In the end, Age of Empires Online works well as a demo rather than a F2P game. There just doesn’t seem to have been enough thought about what each element from the MMO and RTS genres bring to the party. Instead, they’ve just been thrown together. Nowhere is this clearer than in the levelling system. Across games, levels show different things. In Warcraft III they showed PvP competence. In MMOs, they show either how close an individual is to accessing the all-important endgame, or they can sometimes simply arbitrarily mark out how far someone is on their journey. Here, they don’t really seem to do any of this. Rather they serve as a badge of dogged determination for continuing to play through a campaign in which addictive gameplay swiftly turns stale.

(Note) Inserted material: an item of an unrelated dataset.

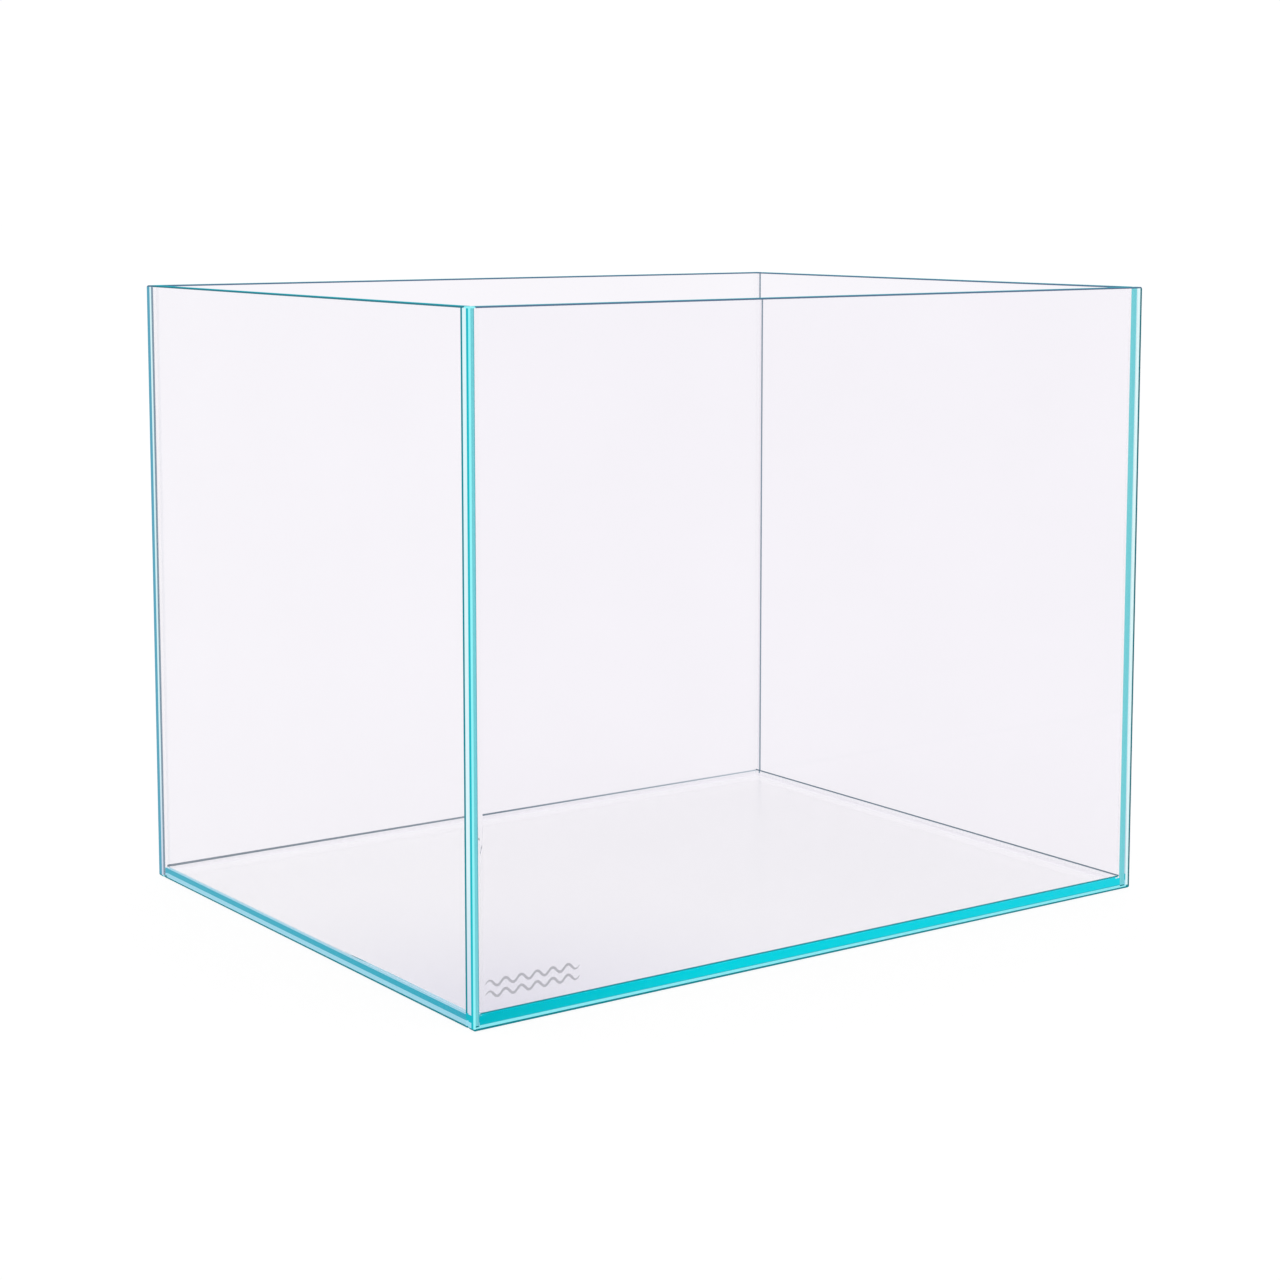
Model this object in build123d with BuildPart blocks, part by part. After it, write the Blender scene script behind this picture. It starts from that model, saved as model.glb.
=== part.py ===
from build123d import *

import os

# Rimless aquarium tank: five float-glass panes glued to one another with clear silicone.
# Frame in millimetres: origin under the middle of the tank, on the surface it stands on.
# +X runs along the width, the front pane faces -Y, +Z is up.

tank_width = 450.0
tank_depth = 355.0
tank_height = 350.0
glass = 6.0  # every wall
base_glass = 6.0
arris = 0.8  # ground flat along every pane edge
joint_gap = 0.9  # silicone between two glued panes
bead_hollow = 0.15  # how far the inside fillet's face is dished between its two edges

inside_width = tank_width - 2 * glass
inside_depth = tank_depth - 2 * glass
bead_leg = joint_gap + arris  # inside fillet of silicone: from the corner to where the arris ends
floor_width = inside_width - 2 * joint_gap
floor_depth = inside_depth - 2 * joint_gap
bead_dip = bead_leg / 2 - bead_hollow / 2**0.5  # the fillet face's middle, along each pane

os.makedirs("parts", exist_ok=True)


def save(piece, name):
    piece.label = name
    export_step(piece, f"parts/{name}.step")


# Front and back panes run the full width and cover the ends of the side panes.
for side, name in ((-1, "front_pane"), (1, "back_pane")):
    with BuildPart() as long_pane:
        with BuildSketch(Plane.XY):
            with Locations((0, side * (tank_depth - glass) / 2)):
                Rectangle(tank_width, glass)
        extrude(amount=tank_height)
        chamfer(long_pane.edges(), length=arris)
    save(long_pane.part, name)

# Side panes fit between the front and back panes, one joint clear of each.
for side, name in ((-1, "left_pane"), (1, "right_pane")):
    with BuildPart() as side_pane:
        with BuildSketch(Plane.XY):
            with Locations((side * (tank_width - glass) / 2, 0)):
                Rectangle(glass, floor_depth)
        extrude(amount=tank_height)
        chamfer(side_pane.edges(), length=arris)
    save(side_pane.part, name)

# The base lies inside the four walls, its underside level with their lower edges.
with BuildPart() as base_pane:
    with BuildSketch(Plane.XY):
        Rectangle(floor_width, floor_depth)
    extrude(amount=base_glass)
    chamfer(base_pane.edges(), length=arris)
save(base_pane.part, "base_pane")


def floor_seam(inward, reach, length):
    """Silicone along one edge of the base: it fills the joint and ends in the inside fillet.

    inward points from the wall into the tank, reach is how far the wall's inner face lies
    from the tank's middle, and length is how long the seam runs along that wall.
    """
    wall_plane = Plane(
        origin=inward * -reach, x_dir=inward, z_dir=inward.cross(Vector(0, 0, 1))
    )
    with BuildPart() as seam:
        with BuildSketch(wall_plane):
            with BuildLine():
                joint = Polyline(
                    (0, base_glass + bead_leg),
                    (0, arris),
                    (joint_gap, arris),
                    (joint_gap, base_glass - arris),
                    (bead_leg, base_glass),
                )
                ThreePointArc(joint @ 1, (bead_dip, base_glass + bead_dip), joint @ 0)
            make_face()
        extrude(amount=length / 2, both=True)
    return seam.part


front_floor_seam = floor_seam(Vector(0, 1, 0), inside_depth / 2, inside_width)
back_floor_seam = floor_seam(Vector(0, -1, 0), inside_depth / 2, inside_width)
save(front_floor_seam, "front_floor_seam")
save(back_floor_seam, "back_floor_seam")

# The seams along the sides stop in a mitre where they meet the front and back ones.
side_floor_seams = {}
for side, name in ((-1, "left_floor_seam"), (1, "right_floor_seam")):
    full_seam = floor_seam(Vector(-side, 0, 0), inside_width / 2, inside_depth)
    with BuildPart() as side_seam:
        add(full_seam)
        add([front_floor_seam, back_floor_seam], mode=Mode.SUBTRACT)
    side_floor_seams[side] = side_seam.part
    save(side_seam.part, name)

# Upright seams at the four corners, between the end of a side pane and the front or back pane.
# Their fillets come down onto the floor seams.
for x_side, x_name in ((-1, "left"), (1, "right")):
    for y_side, y_name in ((-1, "front"), (1, "back")):
        corner_plane = Plane(
            origin=(x_side * inside_width / 2, y_side * inside_depth / 2, arris),
            x_dir=(-x_side, 0, 0),
            z_dir=(0, 0, x_side * y_side),
        )
        upright_length = tank_height - 2 * arris
        with BuildPart() as corner_seam:
            with BuildSketch(corner_plane):
                with BuildLine():
                    joint = Polyline(
                        (0, bead_leg),
                        (-arris, joint_gap),
                        (arris - glass, joint_gap),
                        (arris - glass, 0),
                        (bead_leg, 0),
                    )
                    ThreePointArc(joint @ 1, (bead_dip, bead_dip), joint @ 0)
                make_face()
            extrude(amount=upright_length * x_side * y_side)
            with BuildSketch(Plane.XY):
                Rectangle(inside_width, inside_depth)
            extrude(amount=base_glass, mode=Mode.SUBTRACT)
            add([front_floor_seam, back_floor_seam], mode=Mode.SUBTRACT)
            add(side_floor_seams[x_side], mode=Mode.SUBTRACT)
        save(corner_seam.part, f"{y_name}_{x_name}_seam")
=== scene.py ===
from math import cos, pi, radians, sin

import bpy
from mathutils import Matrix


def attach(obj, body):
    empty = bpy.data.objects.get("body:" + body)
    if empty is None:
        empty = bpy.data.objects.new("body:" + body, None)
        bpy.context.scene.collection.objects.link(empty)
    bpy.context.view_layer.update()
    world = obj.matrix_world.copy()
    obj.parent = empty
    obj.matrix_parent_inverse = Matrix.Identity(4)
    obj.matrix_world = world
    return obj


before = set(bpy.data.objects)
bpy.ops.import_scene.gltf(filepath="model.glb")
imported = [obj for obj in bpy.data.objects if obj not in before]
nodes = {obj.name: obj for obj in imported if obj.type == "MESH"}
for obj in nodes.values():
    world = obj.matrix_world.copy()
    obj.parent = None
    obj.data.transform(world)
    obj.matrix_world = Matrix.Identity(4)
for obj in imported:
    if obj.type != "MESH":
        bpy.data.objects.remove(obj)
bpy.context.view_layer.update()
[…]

It’s worth trying, but perhaps more so if you’re an MMO aficionado. RTS players can certainly find more bang for their buck out there, and it’s almost unrecognisable as an instalment in the great series formally handled by Ensemble Studios. If you do decide to try it out, be prepared to grind your way through some uninspiring early levels in order to unlock the best stuff…regardless of whether you pay or not. I started off this review by saying the series was a “thoroughbred stallion in the RTS stables.” Unfortunately, having played the latest incarnation extensively, I can’t quite shake the feeling that Gas Powered Games has condemned this once noble steed to the glue factory. And that’s a real shame.